# [Exercise aim]
Starting from the line that contains "# Lightning rods behind the front parapet", copy every line exactly until the line that contains "before = set(bpy.data.objects)", which is also included.

# [Data excerpt]
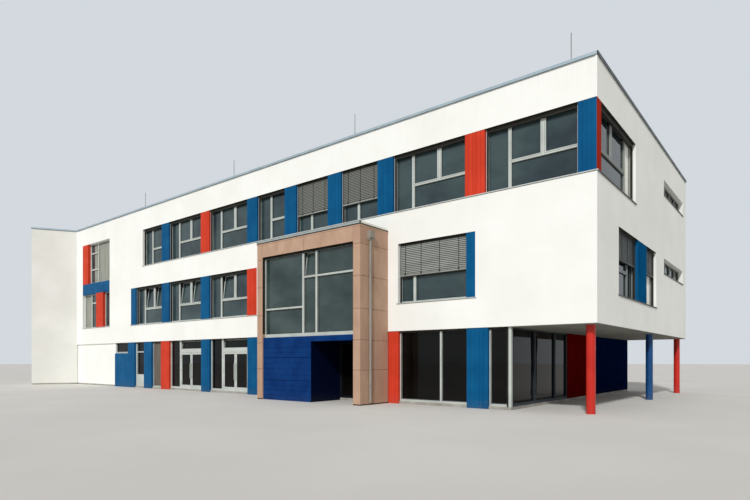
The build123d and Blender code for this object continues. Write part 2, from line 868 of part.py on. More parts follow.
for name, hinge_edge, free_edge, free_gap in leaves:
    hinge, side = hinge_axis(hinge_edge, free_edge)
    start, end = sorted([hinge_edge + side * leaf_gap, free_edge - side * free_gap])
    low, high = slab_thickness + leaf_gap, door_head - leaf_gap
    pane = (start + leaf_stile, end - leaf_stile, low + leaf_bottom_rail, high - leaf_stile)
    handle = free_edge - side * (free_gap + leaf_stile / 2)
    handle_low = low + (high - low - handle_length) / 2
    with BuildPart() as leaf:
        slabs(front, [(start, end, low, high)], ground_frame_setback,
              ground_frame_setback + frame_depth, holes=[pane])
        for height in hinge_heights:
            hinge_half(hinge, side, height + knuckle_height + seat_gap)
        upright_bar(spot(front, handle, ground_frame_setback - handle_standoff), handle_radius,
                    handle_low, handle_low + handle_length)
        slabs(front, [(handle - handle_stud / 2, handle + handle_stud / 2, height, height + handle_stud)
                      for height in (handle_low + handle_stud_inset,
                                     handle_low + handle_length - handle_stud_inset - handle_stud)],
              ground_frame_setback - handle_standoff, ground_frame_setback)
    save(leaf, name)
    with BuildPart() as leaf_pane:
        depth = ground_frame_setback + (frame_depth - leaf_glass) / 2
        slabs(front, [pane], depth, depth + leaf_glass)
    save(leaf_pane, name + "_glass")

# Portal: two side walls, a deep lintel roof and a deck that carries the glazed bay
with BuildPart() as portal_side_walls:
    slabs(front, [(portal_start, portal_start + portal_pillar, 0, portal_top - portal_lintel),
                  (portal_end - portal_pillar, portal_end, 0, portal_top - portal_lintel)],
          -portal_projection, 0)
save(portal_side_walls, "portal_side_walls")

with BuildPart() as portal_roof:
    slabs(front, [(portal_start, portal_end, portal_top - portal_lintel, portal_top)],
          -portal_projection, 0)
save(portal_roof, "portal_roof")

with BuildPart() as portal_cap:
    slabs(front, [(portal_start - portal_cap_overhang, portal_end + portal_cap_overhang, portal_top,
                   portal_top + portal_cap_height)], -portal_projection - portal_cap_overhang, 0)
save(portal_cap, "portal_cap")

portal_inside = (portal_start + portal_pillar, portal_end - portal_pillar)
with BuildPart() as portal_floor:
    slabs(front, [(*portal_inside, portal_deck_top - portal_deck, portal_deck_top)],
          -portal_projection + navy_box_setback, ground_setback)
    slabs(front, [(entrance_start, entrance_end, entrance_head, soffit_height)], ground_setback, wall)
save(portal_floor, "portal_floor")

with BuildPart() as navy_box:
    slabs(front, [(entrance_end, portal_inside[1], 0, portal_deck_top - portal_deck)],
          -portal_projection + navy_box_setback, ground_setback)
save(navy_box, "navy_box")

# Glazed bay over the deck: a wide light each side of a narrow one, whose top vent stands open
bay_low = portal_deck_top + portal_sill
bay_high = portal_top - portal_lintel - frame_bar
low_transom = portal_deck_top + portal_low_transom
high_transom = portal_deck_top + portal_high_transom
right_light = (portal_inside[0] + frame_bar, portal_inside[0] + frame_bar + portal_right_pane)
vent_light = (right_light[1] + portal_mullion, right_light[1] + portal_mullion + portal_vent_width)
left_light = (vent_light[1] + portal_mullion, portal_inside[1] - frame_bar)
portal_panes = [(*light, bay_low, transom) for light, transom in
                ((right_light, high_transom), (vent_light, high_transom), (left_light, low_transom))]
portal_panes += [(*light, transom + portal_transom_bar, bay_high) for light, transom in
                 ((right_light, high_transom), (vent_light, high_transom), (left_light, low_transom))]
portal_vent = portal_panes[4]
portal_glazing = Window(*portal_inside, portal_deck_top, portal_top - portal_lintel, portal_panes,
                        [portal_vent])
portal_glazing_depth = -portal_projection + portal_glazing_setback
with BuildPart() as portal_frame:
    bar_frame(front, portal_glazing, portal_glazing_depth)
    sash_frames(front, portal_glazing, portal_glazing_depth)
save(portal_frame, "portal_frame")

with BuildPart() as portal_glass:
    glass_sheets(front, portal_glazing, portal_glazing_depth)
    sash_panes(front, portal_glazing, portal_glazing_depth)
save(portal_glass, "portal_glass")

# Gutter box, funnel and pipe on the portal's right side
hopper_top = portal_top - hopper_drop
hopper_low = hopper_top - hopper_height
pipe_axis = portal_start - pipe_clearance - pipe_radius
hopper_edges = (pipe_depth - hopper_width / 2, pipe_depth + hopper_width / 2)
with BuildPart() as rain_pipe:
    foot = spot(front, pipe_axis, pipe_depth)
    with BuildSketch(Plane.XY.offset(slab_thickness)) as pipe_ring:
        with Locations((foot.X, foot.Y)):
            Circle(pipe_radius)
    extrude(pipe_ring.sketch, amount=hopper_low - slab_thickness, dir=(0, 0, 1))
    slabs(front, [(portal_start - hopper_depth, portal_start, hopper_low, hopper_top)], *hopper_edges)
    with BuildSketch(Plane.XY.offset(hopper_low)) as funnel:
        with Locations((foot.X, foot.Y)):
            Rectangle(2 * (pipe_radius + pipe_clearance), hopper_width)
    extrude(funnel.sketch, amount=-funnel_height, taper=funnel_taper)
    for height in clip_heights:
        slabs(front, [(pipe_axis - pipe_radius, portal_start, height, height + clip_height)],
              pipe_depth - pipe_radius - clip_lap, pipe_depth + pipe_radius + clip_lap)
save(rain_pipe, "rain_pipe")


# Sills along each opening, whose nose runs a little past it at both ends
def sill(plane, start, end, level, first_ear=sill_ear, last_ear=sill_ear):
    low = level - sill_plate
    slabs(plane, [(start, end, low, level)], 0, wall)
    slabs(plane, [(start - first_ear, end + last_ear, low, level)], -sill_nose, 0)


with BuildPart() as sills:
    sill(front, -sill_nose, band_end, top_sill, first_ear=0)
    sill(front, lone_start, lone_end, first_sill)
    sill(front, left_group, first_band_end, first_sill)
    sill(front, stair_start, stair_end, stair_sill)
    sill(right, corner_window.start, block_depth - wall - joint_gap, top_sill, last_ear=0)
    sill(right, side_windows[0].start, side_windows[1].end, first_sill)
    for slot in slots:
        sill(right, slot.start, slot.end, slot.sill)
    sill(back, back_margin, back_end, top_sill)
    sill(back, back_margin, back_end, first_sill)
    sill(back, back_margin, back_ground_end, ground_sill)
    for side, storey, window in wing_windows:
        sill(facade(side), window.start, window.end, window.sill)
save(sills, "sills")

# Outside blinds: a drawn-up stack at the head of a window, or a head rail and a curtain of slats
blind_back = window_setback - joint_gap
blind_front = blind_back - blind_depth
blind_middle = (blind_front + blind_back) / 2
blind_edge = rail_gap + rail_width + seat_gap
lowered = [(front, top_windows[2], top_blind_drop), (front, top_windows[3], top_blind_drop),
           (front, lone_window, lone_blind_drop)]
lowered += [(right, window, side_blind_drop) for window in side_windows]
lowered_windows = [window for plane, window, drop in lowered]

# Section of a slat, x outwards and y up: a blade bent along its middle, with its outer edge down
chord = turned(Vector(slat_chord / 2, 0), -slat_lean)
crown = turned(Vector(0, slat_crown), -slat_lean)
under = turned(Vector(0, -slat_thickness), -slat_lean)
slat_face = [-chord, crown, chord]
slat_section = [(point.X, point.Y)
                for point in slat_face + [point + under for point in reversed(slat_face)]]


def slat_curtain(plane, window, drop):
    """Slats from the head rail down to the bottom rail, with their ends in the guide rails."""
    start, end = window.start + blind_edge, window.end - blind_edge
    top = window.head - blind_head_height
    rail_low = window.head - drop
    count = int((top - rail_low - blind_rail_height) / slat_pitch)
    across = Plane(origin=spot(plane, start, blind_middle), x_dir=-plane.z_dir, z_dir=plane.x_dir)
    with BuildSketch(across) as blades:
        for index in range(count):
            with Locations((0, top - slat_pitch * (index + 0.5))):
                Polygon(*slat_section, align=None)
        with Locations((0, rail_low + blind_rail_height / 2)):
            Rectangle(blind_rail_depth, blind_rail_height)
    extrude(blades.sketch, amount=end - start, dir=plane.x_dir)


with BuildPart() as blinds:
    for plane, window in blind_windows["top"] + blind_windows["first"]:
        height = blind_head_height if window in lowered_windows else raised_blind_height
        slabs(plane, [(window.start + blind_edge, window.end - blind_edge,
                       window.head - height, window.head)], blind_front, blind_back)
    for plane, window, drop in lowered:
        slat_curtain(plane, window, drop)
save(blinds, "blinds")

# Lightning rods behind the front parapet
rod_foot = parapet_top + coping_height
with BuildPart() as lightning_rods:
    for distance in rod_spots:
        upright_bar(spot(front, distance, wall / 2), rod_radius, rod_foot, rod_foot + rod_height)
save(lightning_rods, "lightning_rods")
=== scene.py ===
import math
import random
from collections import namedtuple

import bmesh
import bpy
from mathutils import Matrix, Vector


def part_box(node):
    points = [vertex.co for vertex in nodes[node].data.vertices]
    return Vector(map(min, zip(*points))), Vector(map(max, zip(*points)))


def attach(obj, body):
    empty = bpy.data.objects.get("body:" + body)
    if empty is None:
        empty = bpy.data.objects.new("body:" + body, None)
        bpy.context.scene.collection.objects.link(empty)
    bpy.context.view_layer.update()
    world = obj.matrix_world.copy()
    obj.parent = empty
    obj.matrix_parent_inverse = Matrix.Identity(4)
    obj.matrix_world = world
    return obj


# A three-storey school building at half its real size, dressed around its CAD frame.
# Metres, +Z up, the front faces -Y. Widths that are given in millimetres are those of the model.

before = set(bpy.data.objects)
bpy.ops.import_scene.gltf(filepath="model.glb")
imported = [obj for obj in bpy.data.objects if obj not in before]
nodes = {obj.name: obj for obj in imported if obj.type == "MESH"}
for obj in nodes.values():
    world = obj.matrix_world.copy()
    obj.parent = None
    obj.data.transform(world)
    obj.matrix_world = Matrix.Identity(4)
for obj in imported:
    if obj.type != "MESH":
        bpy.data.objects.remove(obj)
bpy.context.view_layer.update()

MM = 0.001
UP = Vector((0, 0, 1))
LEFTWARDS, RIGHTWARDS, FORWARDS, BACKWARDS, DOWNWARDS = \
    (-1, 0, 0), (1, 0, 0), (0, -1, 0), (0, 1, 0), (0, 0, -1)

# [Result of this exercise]
# Lightning rods behind the front parapet
rod_foot = parapet_top + coping_height
with BuildPart() as lightning_rods:
    for distance in rod_spots:
        upright_bar(spot(front, distance, wall / 2), rod_radius, rod_foot, rod_foot + rod_height)
save(lightning_rods, "lightning_rods")
=== scene.py ===
import math
import random
from collections import namedtuple

import bmesh
import bpy
from mathutils import Matrix, Vector


def part_box(node):
    points = [vertex.co for vertex in nodes[node].data.vertices]
    return Vector(map(min, zip(*points))), Vector(map(max, zip(*points)))


def attach(obj, body):
    empty = bpy.data.objects.get("body:" + body)
    if empty is None:
        empty = bpy.data.objects.new("body:" + body, None)
        bpy.context.scene.collection.objects.link(empty)
    bpy.context.view_layer.update()
    world = obj.matrix_world.copy()
    obj.parent = empty
    obj.matrix_parent_inverse = Matrix.Identity(4)
    obj.matrix_world = world
    return obj


# A three-storey school building at half its real size, dressed around its CAD frame.
# Metres, +Z up, the front faces -Y. Widths that are given in millimetres are those of the model.

before = set(bpy.data.objects)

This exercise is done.